The Singing Fountain, which stands at the intersections of Passyunk Avenue, Tasker Avenue, and South 11th Street, was installed in 2004, and is maintained by the Passyunk Avenue Revitalization Corporation (PARC). The small triangle was created in the mid-19th century when the original street grid of William Penn’s Philadelphia was extended into the township of Southwark, which is now divided into Passyunk and many other neighborhoods. When the automobile arrived in Philadelphia a century and half later, a gas station stood at the site. After the station was abandoned by the late 20th century, a cheesesteak shop occupied the space for the first years of the 21st century.
In 2004, the 3,000 square foot parcel was purchased and transformed into a public plaza. Renovations to the site included the building’s raising, installation of fountain infrastructure, and the plaza construction. Not yet installed with speakers that make the fountain “sing,” the result was called the Tasker Street Fountain. The revitalization is credited as inspiring the local restaurants to locate here, making Passyunk Avenue what it is today. Community members requested a European style fountain, resulting in cherubs, storks, and mermaids pouring streams into stacked renaissance inspired chalices. Since then, it has been the center of the neighborhood and the Passyunk Avenue commercial corridor.

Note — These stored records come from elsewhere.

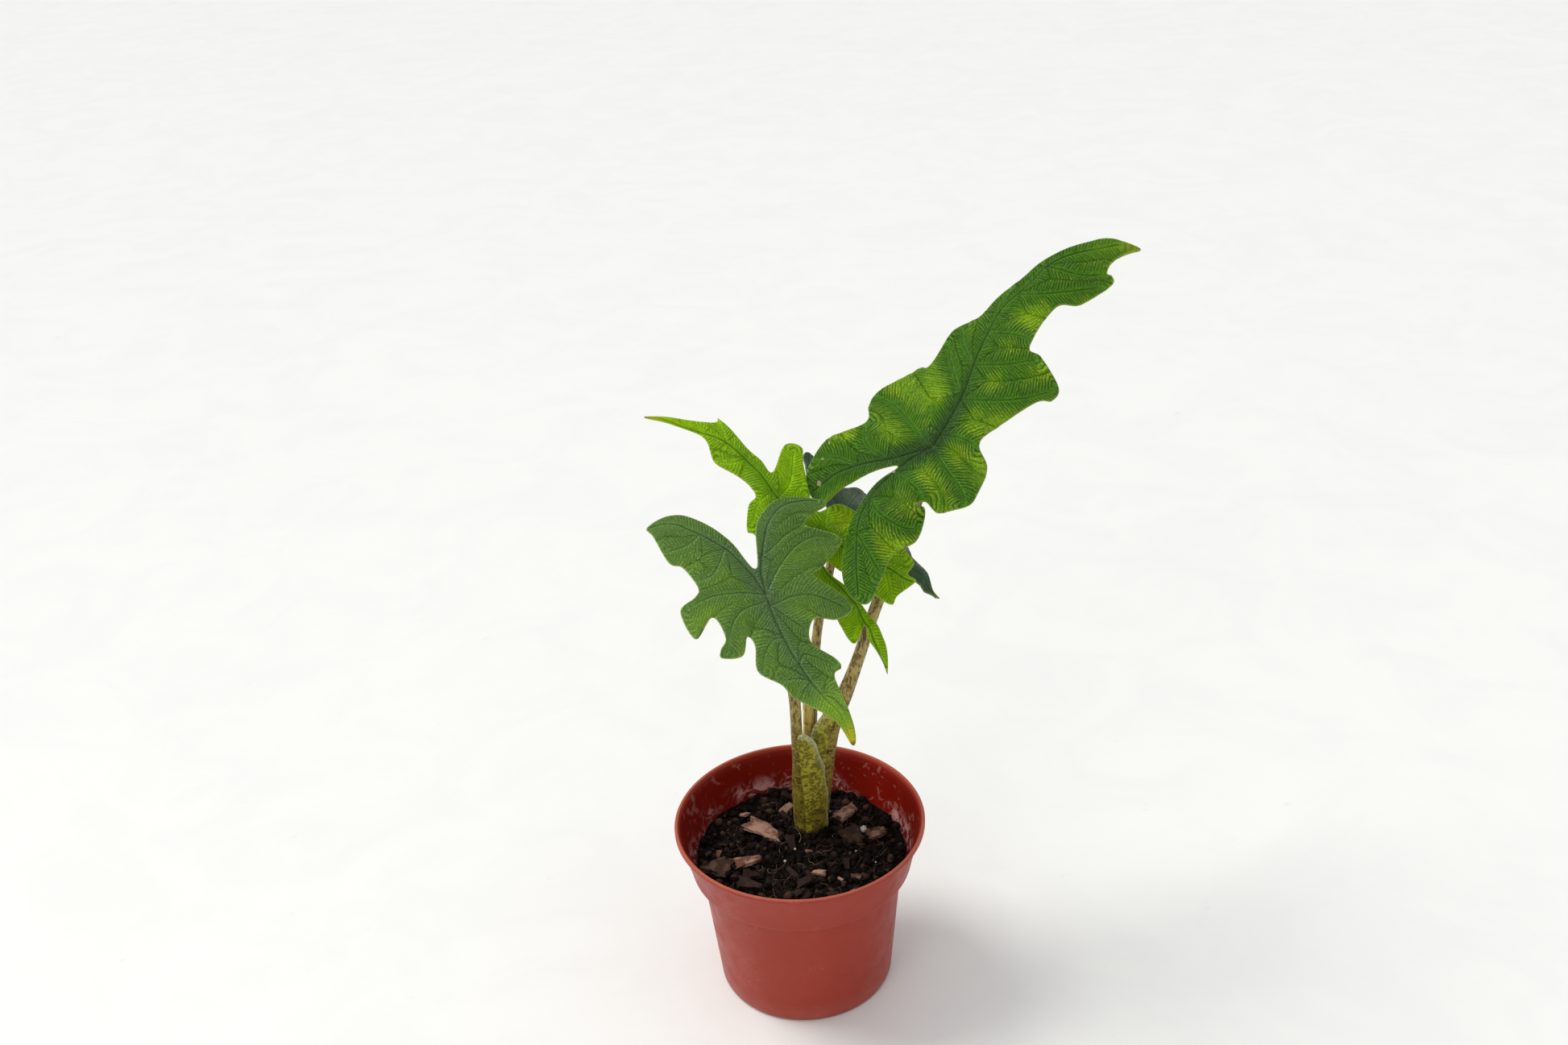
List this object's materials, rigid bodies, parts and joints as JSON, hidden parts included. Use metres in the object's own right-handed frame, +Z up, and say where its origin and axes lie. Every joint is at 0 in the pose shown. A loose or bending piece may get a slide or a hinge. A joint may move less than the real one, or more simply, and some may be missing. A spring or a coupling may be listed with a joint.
{
  "type": "potted plant",
  "caption": "Young alocasia with mottled stalks and large lobed green leaves, growing in a round tapered nursery pot with a collar.",
  "frame": {"origin": "middle of the pot's flat underside, where it stands", "axes": "+Z up along the pot's axis, -Y towards the side the leaves face, +X to the right seen from there"},
  "size_m": [0.2302, 0.1495, 0.3406],
  "materials": {
    "terracotta_plastic": "satin brick-red moulded plastic",
    "potting_mix": "damp, dark and crumbly",
    "corm_skin": "fibrous brown skin",
    "root_skin": "pale and fleshy",
    "pine_bark": "rough, dull",
    "perlite": "matt white, porous",
    "stalk_skin_a": "olive with brown snake-like mottling, satin",
    "stalk_skin_b": "olive with brown snake-like mottling, satin",
    "stalk_skin_c": "olive with brown snake-like mottling, satin",
    "stalk_skin_d": "olive with brown snake-like mottling, satin",
    "leaf_green_a": "green, veined, satin",
    "leaf_green_b": "green, veined, satin",
    "leaf_green_c": "green, veined, satin",
    "leaf_green_d": "green, veined, satin"
  },
  "bodies": {
    "root": {"bark_1": "pine_bark", "bark_2": "pine_bark", "bark_3": "pine_bark", "bark_4": "pine_bark", "bark_5": "pine_bark", "bark_6": "pine_bark", "bark_7": "pine_bark", "corm": "corm_skin", "leaf_a": "leaf_green_a", "leaf_b": "leaf_green_b", "leaf_c": "leaf_green_c", "leaf_d": "leaf_green_d", "perlite_1": "perlite", "perlite_2": "perlite", "perlite_3": "perlite", "petiole_a": "stalk_skin_a", "petiole_b": "stalk_skin_b", "petiole_c": "stalk_skin_c", "petiole_d": "stalk_skin_d", "pot": "terracotta_plastic", "potting_mix": "potting_mix", "root_1": "root_skin", "root_2": "root_skin", "root_3": "root_skin", "root_4": "root_skin", "root_5": "root_skin"}
  },
  "joints": []
}
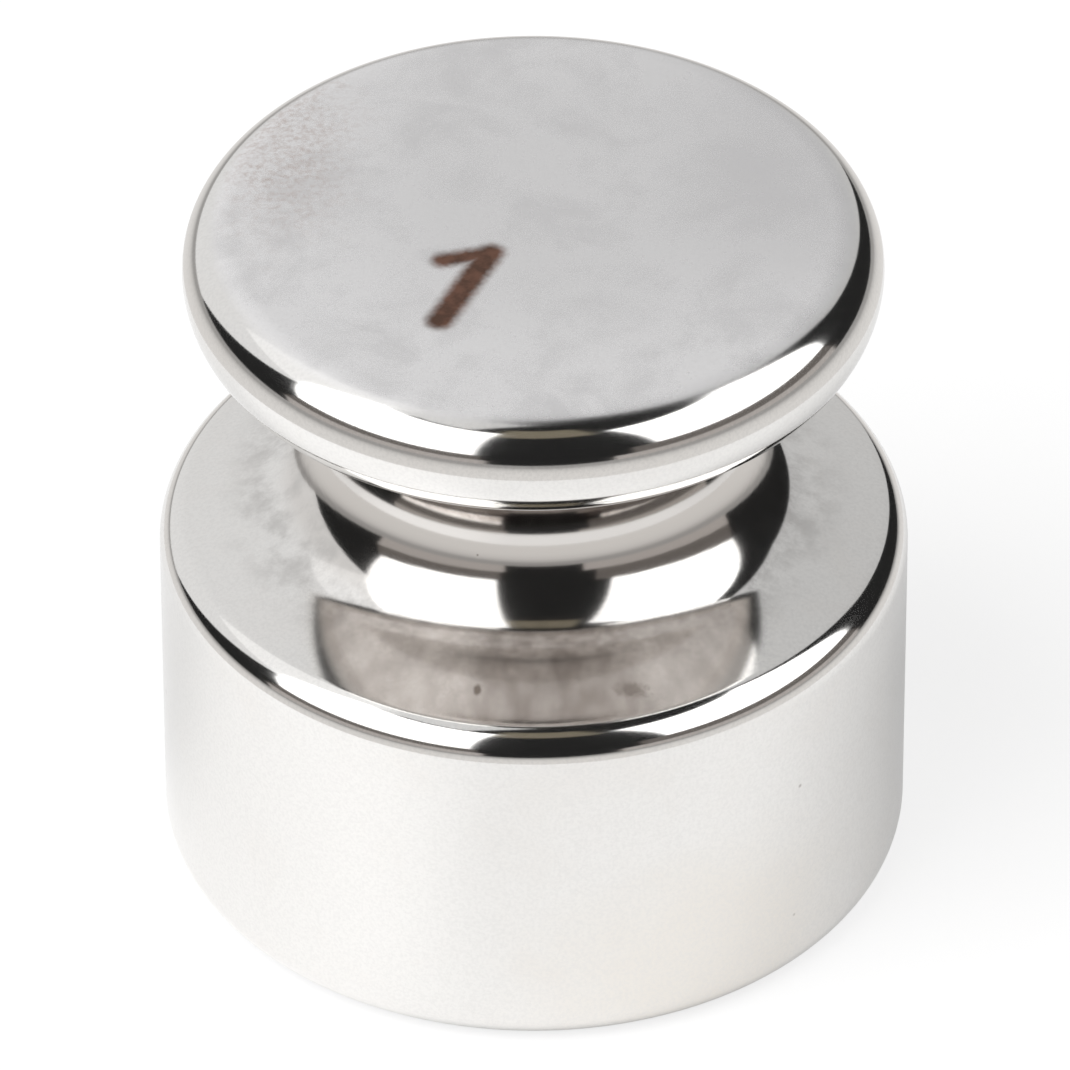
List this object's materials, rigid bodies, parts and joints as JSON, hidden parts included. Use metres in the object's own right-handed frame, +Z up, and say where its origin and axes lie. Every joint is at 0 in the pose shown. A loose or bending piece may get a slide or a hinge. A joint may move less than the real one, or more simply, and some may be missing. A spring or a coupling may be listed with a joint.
{
  "type": "calibration weight",
  "caption": "Small one-piece cylindrical mass standard with a flat base, a gently sloping shoulder, a waisted neck and a round flat-topped lifting knob, in polished steel.",
  "frame": {"origin": "centre of the flat base, on the surface the weight stands on", "axes": "+Z up along the turning axis, -Y towards the reader of the numeral"},
  "size_m": [0.006, 0.006, 0.006],
  "materials": {
    "polished_steel": "polished stainless steel, satin on top of the knob"
  },
  "bodies": {
    "root": {"weight": "polished_steel"}
  },
  "joints": []
}
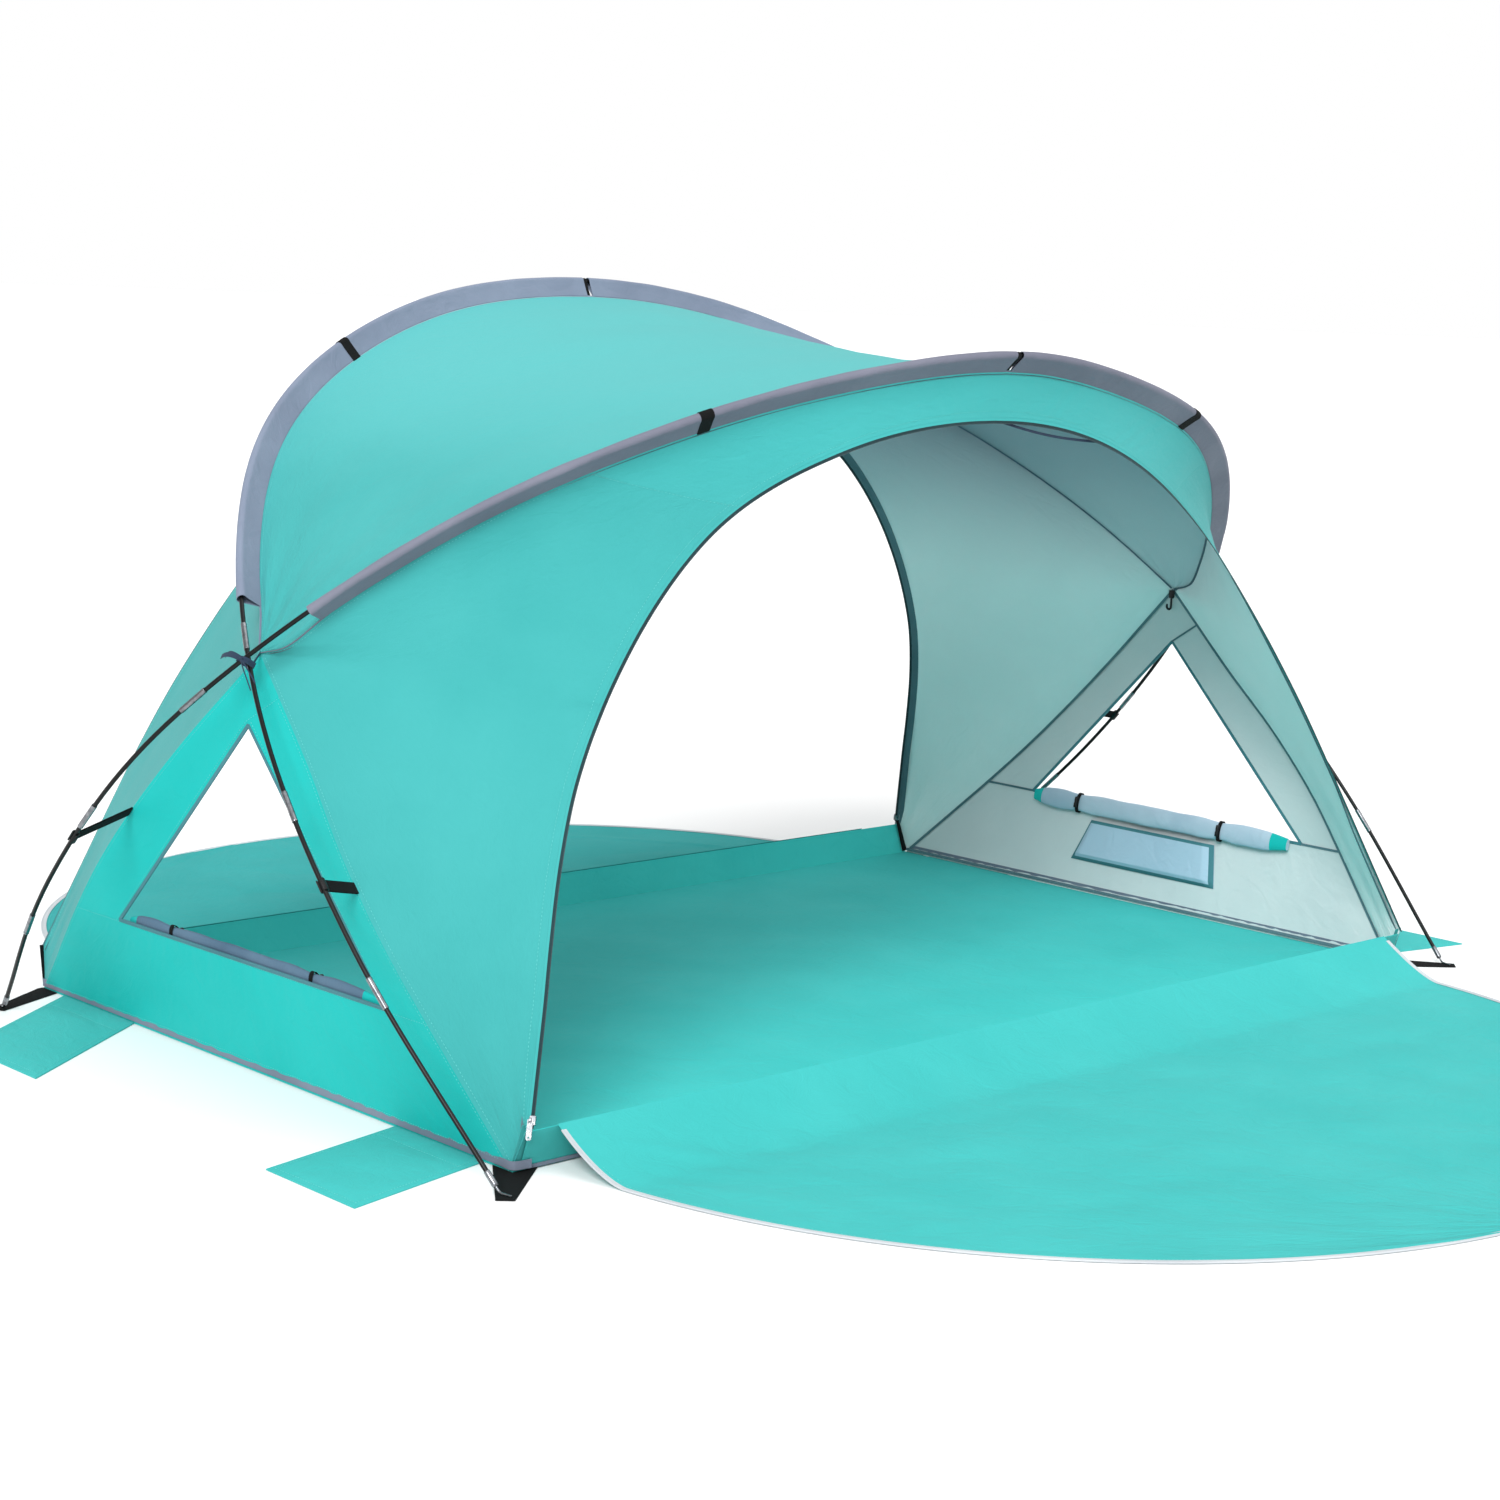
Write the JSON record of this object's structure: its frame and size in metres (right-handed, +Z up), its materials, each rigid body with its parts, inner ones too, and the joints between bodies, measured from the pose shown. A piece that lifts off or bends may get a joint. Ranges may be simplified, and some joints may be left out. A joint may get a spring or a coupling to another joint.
{
  "type": "beach tent",
  "caption": "Low hooped beach tent with an arched roof, open doorways front and rear, side windows, a sewn floor and unzipped door panels lying flat on the ground.",
  "frame": {"origin": "on the ground, at the middle of the floor's underside", "axes": "+X to the tent's right seen from the front, +Y from the front doorway to the rear one, +Z up"},
  "size_m": [3.0414, 3.5407, 1.3785],
  "materials": {
    "canopy_cloth": "teal plain-weave polyester with a slight sheen",
    "side_cloth": "deeper teal plain-weave polyester",
    "sleeve_cloth": "dark blue-grey polyester, matt",
    "inner_cloth": "light blue-grey polyester, matt",
    "webbing": "black woven polypropylene",
    "zip_tape": "black coil zip on a woven tape",
    "plastic_fittings": "black moulded nylon",
    "pole_rod": "black glass-fibre rod, satin",
    "shock_cord": "braided white elastic cord",
    "steel": "bright plated steel"
  },
  "bodies": {
    "root": {"roof_panel": "canopy_cloth", "front_panel_left": "canopy_cloth", "front_panel_centre": "canopy_cloth", "front_panel_right": "canopy_cloth", "rear_panel_left": "canopy_cloth", "rear_panel_centre": "canopy_cloth", "rear_panel_right": "canopy_cloth", "floor": "canopy_cloth", "side_lower_left": "side_cloth", "side_lower_right": "side_cloth", "side_front_strip_left": "side_cloth", "side_front_strip_right": "side_cloth", "side_rear_strip_left": "side_cloth", "side_rear_strip_right": "side_cloth", "front_sleeve_left": "sleeve_cloth", "front_sleeve_right": "sleeve_cloth", "rear_sleeve_left": "sleeve_cloth", "rear_sleeve_right": "sleeve_cloth", "crossing_tie_left": "sleeve_cloth", "crossing_tie_right": "sleeve_cloth", "window_roll_left": "inner_cloth", "window_roll_right": "inner_cloth", "storage_pocket_right": "inner_cloth", "corner_strap_front_left": "webbing", "corner_strap_front_right": "webbing", "corner_strap_rear_left": "webbing", "corner_strap_rear_right": "webbing", "front_zip": "zip_tape", "rear_zip": "zip_tape", "pole_clip_front_left": "plastic_fittings", "pole_clip_front_right": "plastic_fittings", "pole_clip_rear_left": "plastic_fittings", "pole_clip_rear_right": "plastic_fittings", "front_pole_leg_left": "pole_rod", "front_pole_hoop": "pole_rod", "front_pole_leg_right": "pole_rod", "rear_pole_leg_left": "pole_rod", "rear_pole_hoop": "pole_rod", "rear_pole_leg_right": "pole_rod", "front_pole_cord": "shock_cord", "rear_pole_cord": "shock_cord", "pin_front_left": "steel", "pin_front_right": "steel", "pin_rear_left": "steel", "pin_rear_right": "steel"},
    "front_door": {"front_door": "canopy_cloth"},
    "rear_door": {"rear_door": "canopy_cloth"},
    "front_slider": {"front_zip_slider": "steel"},
    "rear_slider": {"rear_zip_slider": "steel"},
    "front_pull": {"front_zip_pull": "steel"},
    "rear_pull": {"rear_zip_pull": "steel"},
    "hook": {"lantern_hook": "plastic_fittings"},
    "toggle_front_left": {"toggle_front_left": "plastic_fittings"},
    "toggle_front_right": {"toggle_front_right": "plastic_fittings"},
    "toggle_rear_left": {"toggle_rear_left": "plastic_fittings"},
    "toggle_rear_right": {"toggle_rear_right": "plastic_fittings"},
    "sand_flap_front_left": {"sand_flap_front_left": "canopy_cloth"},
    "sand_flap_front_right": {"sand_flap_front_right": "canopy_cloth"},
    "sand_flap_rear_left": {"sand_flap_rear_left": "canopy_cloth"},
    "sand_flap_rear_right": {"sand_flap_rear_right": "canopy_cloth"}
  },
  "joints": [
    {"name": "front_door_fold", "type": "hinge", "parent": "root", "child": "front_door", "pos_m": [0, -0.7326, 0.0706], "axis": [-1, 0, 0], "range_deg": [0, 97]},
    {"name": "rear_door_fold", "type": "hinge", "parent": "root", "child": "rear_door", "pos_m": [0, 0.7326, 0.0706], "axis": [1, 0, 0], "range_deg": [0, 97]},
    {"name": "front_slider_travel", "type": "slide", "parent": "root", "child": "front_slider", "axis": [0.3513, 0.2929, 0.8893], "range_m": [0, 0.15]},
    {"name": "rear_slider_travel", "type": "slide", "parent": "root", "child": "rear_slider", "axis": [-0.279, -0.3227, 0.9045], "range_m": [0, 0.15]},
    {"name": "front_pull_swing", "type": "hinge", "parent": "front_slider", "child": "front_pull", "pos_m": [-1.18713, -0.73509, 0.08875], "axis": [-0.5702, 0.8203, -0.045], "range_deg": [0, 120]},
    {"name": "rear_pull_swing", "type": "hinge", "parent": "rear_slider", "child": "rear_pull", "pos_m": [1.18853, 0.73459, 0.08924], "axis": [0.5243, -0.8402, -0.1381], "range_deg": [0, 120]},
    {"name": "hook_swing", "type": "hinge", "parent": "root", "child": "hook", "pos_m": [1.22062, -0.05073, 0.73222], "axis": [0, 1, 0], "range_deg": [0, 70]},
    {"name": "toggle_front_left_turn", "type": "hinge", "parent": "root", "child": "toggle_front_left", "pos_m": [-1.21561, -0.22254, 0.2057], "axis": [0.9784, 0.0123, 0.2064], "range_deg": [-60, 60]},
    {"name": "toggle_front_right_turn", "type": "hinge", "parent": "root", "child": "toggle_front_right", "pos_m": [1.21561, -0.22254, 0.2057], "axis": [-0.9784, 0.0123, 0.2064], "range_deg": [-60, 60]},
    {"name": "toggle_rear_left_turn", "type": "hinge", "parent": "root", "child": "toggle_rear_left", "pos_m": [-1.221, 0.19299, 0.20649], "axis": [0.9719, 0.0122, 0.235], "range_deg": [-60, 60]},
    {"name": "toggle_rear_right_turn", "type": "hinge", "parent": "root", "child": "toggle_rear_right", "pos_m": [1.221, 0.19299, 0.20649], "axis": [-0.9719, 0.0122, 0.235], "range_deg": [-60, 60]},
    {"name": "sand_flap_front_left_fold", "type": "hinge", "parent": "root", "child": "sand_flap_front_left", "pos_m": [-1.2007, -0.5245, 0.001], "axis": [0, 1, 0], "range_deg": [0, 20]},
    {"name": "sand_flap_front_right_fold", "type": "hinge", "parent": "root", "child": "sand_flap_front_right", "pos_m": [1.2007, -0.5245, 0.001], "axis": [0, -1, 0], "range_deg": [0, 20]},
    {"name": "sand_flap_rear_left_fold", "type": "hinge", "parent": "root", "child": "sand_flap_rear_left", "pos_m": [-1.2007, 0.5105, 0.001], "axis": [0, 1, 0], "range_deg": [0, 20]},
    {"name": "sand_flap_rear_right_fold", "type": "hinge", "parent": "root", "child": "sand_flap_rear_right", "pos_m": [1.2007, 0.5105, 0.001], "axis": [0, -1, 0], "range_deg": [0, 20]}
  ]
}
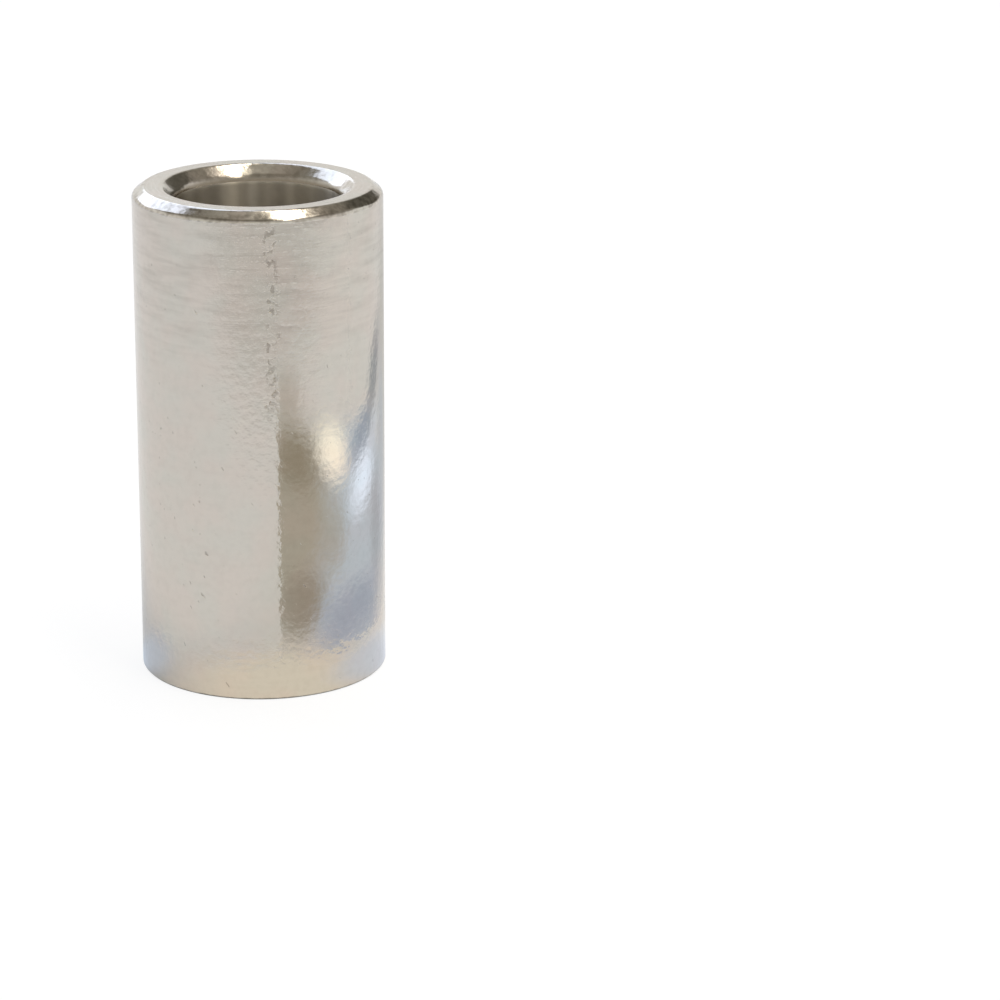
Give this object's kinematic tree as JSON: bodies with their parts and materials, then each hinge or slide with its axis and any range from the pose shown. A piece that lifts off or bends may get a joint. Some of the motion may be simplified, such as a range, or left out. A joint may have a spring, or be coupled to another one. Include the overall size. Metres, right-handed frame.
{
  "type": "spacer sleeve",
  "caption": "Plain turned spacer sleeve with a round through bore, a chamfered and countersunk head end and a lightly broken foot end; slides over a screw to hold parts apart.",
  "frame": {"origin": "centre of the foot end's face, on the sleeve's axis", "axes": "+Z along the sleeve's axis, from the foot end to the chamfered head end; X and Y are alike"},
  "size_m": [0.008, 0.008, 0.016],
  "materials": {
    "nickel_plated_steel": "bright nickel plating over fine turning marks, tumbled edges"
  },
  "bodies": {
    "root": {"spacer_sleeve": "nickel_plated_steel"}
  },
  "joints": []
}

The stewards of the fountain, PARC, made further improvements to create a more welcoming and active space to serve the growing community. In 2011, PARC removed the fence surrounding the fountain, added trees, and installed chess boards and benches, as well as restored the fountain. The site was reopened with a block party later that summer and remains a location for neighbors to gather, as well as farmers’ markets, marriage proposals, weddings, choirs, Christmas trees, and more. While PARC spends $20,000 per year on maintenance, the fountain is in need of restoration. Early estimates to repair cracked tile and marble, and repair drainage are approximately $30,000. Additionally, there are concerns about people of all ages accessing the plaza safely.
During COVID-19 there is a renewed interest in the value of public space. The small size of the plaza, just 3,000 square feet, is further limited by the amenities and utilities that reside there. Now, more than ever, outdoor public spaces are the centers of communities. They are indispensable assets that foster neighbor to neighbor connections, and sense of place. PARC is dedicated to providing the more inviting and comfortable space for the neighborhood as possible. Therefore, PARC is once again taking on the project of reimagining how the space can serve its community. The question that stands before the neighbors is: Is it time to consider a plaza renovation and extension?